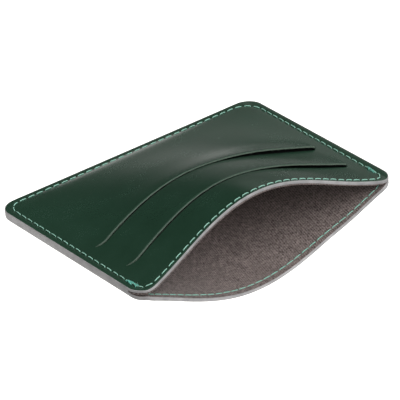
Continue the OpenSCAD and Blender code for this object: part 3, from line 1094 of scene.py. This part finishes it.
def floor():
    """The table. It glows for the holder's reflections and light, and looks plain to the camera."""
    corners = [(-FLOOR_HALF, -FLOOR_HALF), (FLOOR_HALF, -FLOOR_HALF), (FLOOR_HALF, FLOOR_HALF),
               (-FLOOR_HALF, FLOOR_HALF)]
    mesh = bpy.data.meshes.new("studio_floor")
    mesh.from_pydata([(x, y, -FLOOR_DROP) for x, y in corners], [], [(0, 1, 2, 3)])
    n = material_nodes("studio_floor")
    place = n.object_place()
    away = n.add("ShaderNodeVectorMath", {0: place}, operation="LENGTH").outputs["Value"]
    bearing = n.add("ShaderNodeVectorMath", {0: place}, operation="NORMALIZE").outputs["Vector"]
    near = n.spread(away, FLOOR_NEAR, FLOOR_NEAR_END, NEAR_GLOW, FAR_GLOW)
    pool = n.math("MULTIPLY", near, n.spread(away, FLOOR_LIT, FLOOR_UNLIT, 1, 0.05))
    beside = n.math("MULTIPLY", facing(n, bearing, PANEL_AZIMUTH, 0, PANEL_EDGE), PANEL_GLOW)
    glow = n.math("MULTIPLY", n.math("MAXIMUM", pool, beside), FLOOR_GLOW)
    seen = n.math("MULTIPLY", n.add("ShaderNodeLightPath").outputs["Is Camera Ray"], SEEN)
    mesh.materials.append(n.finish(Base_Color=(FLOOR_ALBEDO, FLOOR_ALBEDO, FLOOR_ALBEDO, 1),
                                   Roughness=1.0, Specular_IOR_Level=0.0, Emission_Color=WARM,
                                   Emission_Strength=n.math("MAXIMUM", glow, seen)))
    piece = bpy.data.objects.new("studio_floor", mesh)
    bpy.context.scene.collection.objects.link(piece)


def sky():
    """Soft light from overhead and in front and a white panel at the right, in a dim studio."""
    world = bpy.data.worlds.new("studio")
    bpy.context.scene.world = world
    n = Nodes(world)
    place = n.add("ShaderNodeTexCoord").outputs["Generated"]
    height = n.add("ShaderNodeSeparateXYZ", {0: place}).outputs["Z"]
    top = n.spread(height, *TOP_EDGE, SKY_DIM, SKY_TOP)
    front = n.math("MULTIPLY", facing(n, place, FRONT_AZIMUTH, FRONT_ELEVATION, FRONT_EDGE), SKY_FRONT)
    low = n.spread(height, *PANEL_TOP, SKY_PANEL, 0.0)
    panel = n.math("MULTIPLY", facing(n, place, PANEL_AZIMUTH, 0, PANEL_EDGE), low)
    strength = n.math("ADD", n.math("ADD", top, front), panel)
    seen = n.math("MULTIPLY", n.add("ShaderNodeLightPath").outputs["Is Camera Ray"], SEEN)
    background = n.tree.nodes["Background"]
    n.set(background, "Color", WARM)
    n.set(background, "Strength", n.math("MAXIMUM", strength, seen))


def softbox(name, towards, distance, size, power):
    """A square light that faces the object from a direction."""
    data = bpy.data.lights.new(name, "AREA")
    data.shape = "SQUARE"
    data.size = size
    data.energy = power
    light = bpy.data.objects.new(name, data)
    bpy.context.scene.collection.objects.link(light)
    towards = Vector(towards).normalized()
    light.location = cad_centre + towards * distance
    light.rotation_mode = "QUATERNION"
    light.rotation_quaternion = towards.to_track_quat("Z", "Y")


# ---- Camera, placed over the seam's plane so that it keeps its view of the front panel ----

CAMERA_AZIMUTH, CAMERA_ELEVATION, CAMERA_ROLL = -34.638, 29.808, -5.467   # degrees
CAMERA_DISTANCE = 764.017
CAMERA_AIM = Vector((-2.963, -42.745, 0))
CAMERA_LENS, SENSOR_WIDTH = 219.4, 36
CLIP_NEAR, CLIP_FAR = 0.01, 20


def camera():
    """The photograph's view."""
    back = Vector(direction(CAMERA_AZIMUTH, CAMERA_ELEVATION))
    right = (-back).cross(Vector((0, 0, 1))).normalized()
    up = right.cross(-back)
    roll = math.radians(CAMERA_ROLL)
    c, s = math.cos(roll), math.sin(roll)
    right, up = right * c + up * s, up * c - right * s
    place = laid(np.array(CAMERA_AIM + back * CAMERA_DISTANCE))
    turned = Matrix.Rotation(-REST_TILT, 3, "X") @ Matrix((right, up, back)).transposed()
    data = bpy.data.cameras.new("camera")
    data.sensor_width = SENSOR_WIDTH
    data.lens = CAMERA_LENS
    data.clip_start = CLIP_NEAR
    data.clip_end = CLIP_FAR
    view = bpy.data.objects.new("camera", data)
    bpy.context.scene.collection.objects.link(view)
    view.matrix_world = Matrix.Translation(place.tolist()) @ turned.to_4x4()
    bpy.context.scene.camera = view


floor()
sky()
softbox("front_softbox", towards=(0.3, -0.5, 0.9), distance=0.9, size=0.6, power=3.0)
camera()
bpy.context.scene.view_settings.view_transform = "Standard"
bpy.context.scene.view_settings.look = "None"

|---|

Count up every line above that has the word "scene" in it; answer with the number alone.

8